# Bad Smell in my RV (Rotten eggs)



## dstewart9 (Aug 30, 2010)

Ok, need some help. I have my gas turned off and when i hook up my rv to the 50 amp serivce i start to smell what apperas to be rotten eggs. I thought it might be my battery, but it looks fine only 2 years old. 

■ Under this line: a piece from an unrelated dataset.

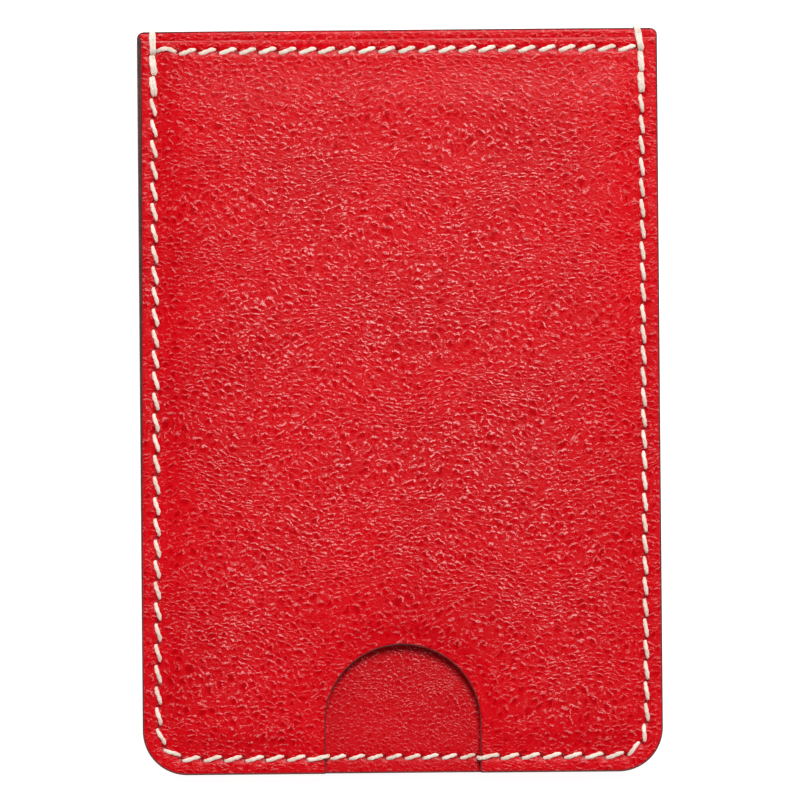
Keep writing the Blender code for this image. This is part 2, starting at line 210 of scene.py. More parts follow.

Any body else have this problem?


----------



## snapperlicious (Aug 11, 2009)

Refrigerator going out maybe?


----------



## Stealth Mode (May 22, 2004)

I know you said your battery was good. I had a 1 month old battery go bad. Check the water level if you haven't. Check that all of the stove knobs are off.


----------



## Freight Mover (Feb 17, 2013)

Are you camping or is this in storage?
I have been in places the water smells bad. Too much sulfur.


----------



## g2outfitter (Jul 21, 2009)

Its your Battery 100% had same problem hooked up to 50amp. Smells like sewer or rotten eggs. Mine was low of water, filled with distilled and didn't fix. I just leave negative lead unhooked. Disconnect asap

Sent from my SAMSUNG-SGH-I747 using Tapatalk 2


----------



## dstewart9 (Aug 30, 2010)

Ok guys. Thanks for the response. It was the battery. Thanks again!


----------



## troutslayer (Feb 7, 2006)

quit eating so much beans


----------



## cva34 (Dec 22, 2008)

Hot water heater maybe need anode


----------



## MapMaster (May 25, 2004)

I always blame that smell on the dog!


----------



## sea hunt 202 (Nov 24, 2011)

That would be a battery, as I see you have guessed that


----------